▶ **Recorded data**
┌──
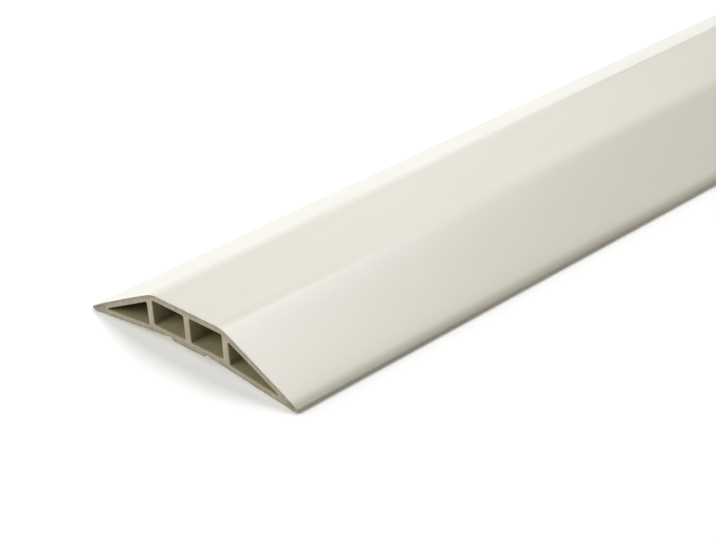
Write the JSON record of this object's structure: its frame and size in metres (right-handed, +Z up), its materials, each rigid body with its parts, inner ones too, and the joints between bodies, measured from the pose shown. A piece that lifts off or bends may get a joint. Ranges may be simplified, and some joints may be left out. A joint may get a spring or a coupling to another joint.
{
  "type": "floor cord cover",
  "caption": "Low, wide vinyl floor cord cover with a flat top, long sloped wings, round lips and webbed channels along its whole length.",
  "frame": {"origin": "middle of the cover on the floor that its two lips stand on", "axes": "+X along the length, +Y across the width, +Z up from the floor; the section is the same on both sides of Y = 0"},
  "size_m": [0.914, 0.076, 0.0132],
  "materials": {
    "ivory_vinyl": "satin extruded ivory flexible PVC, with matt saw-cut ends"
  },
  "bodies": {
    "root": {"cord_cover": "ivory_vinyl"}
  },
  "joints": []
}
└──
▶ **Exercise objective**
Reproduce all the data word for word.

▶ **Written reply**
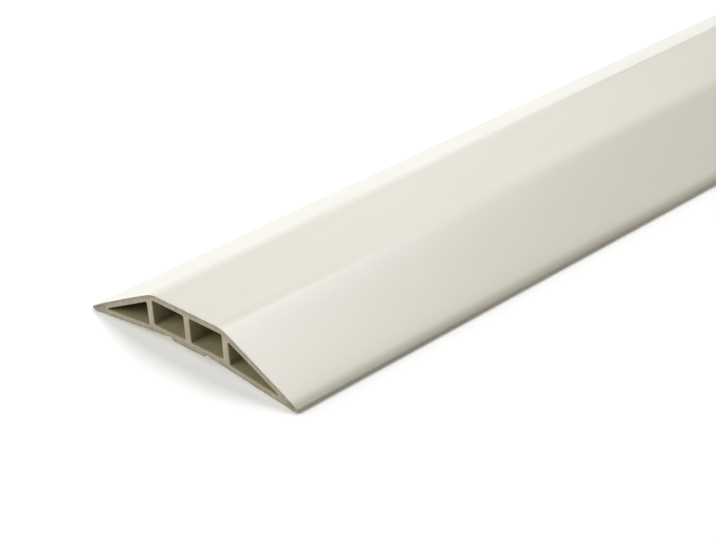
Write the JSON record of this object's structure: its frame and size in metres (right-handed, +Z up), its materials, each rigid body with its parts, inner ones too, and the joints between bodies, measured from the pose shown. A piece that lifts off or bends may get a joint. Ranges may be simplified, and some joints may be left out. A joint may get a spring or a coupling to another joint.
{
  "type": "floor cord cover",
  "caption": "Low, wide vinyl floor cord cover with a flat top, long sloped wings, round lips and webbed channels along its whole length.",
  "frame": {"origin": "middle of the cover on the floor that its two lips stand on", "axes": "+X along the length, +Y across the width, +Z up from the floor; the section is the same on both sides of Y = 0"},
  "size_m": [0.914, 0.076, 0.0132],
  "materials": {
    "ivory_vinyl": "satin extruded ivory flexible PVC, with matt saw-cut ends"
  },
  "bodies": {
    "root": {"cord_cover": "ivory_vinyl"}
  },
  "joints": []
}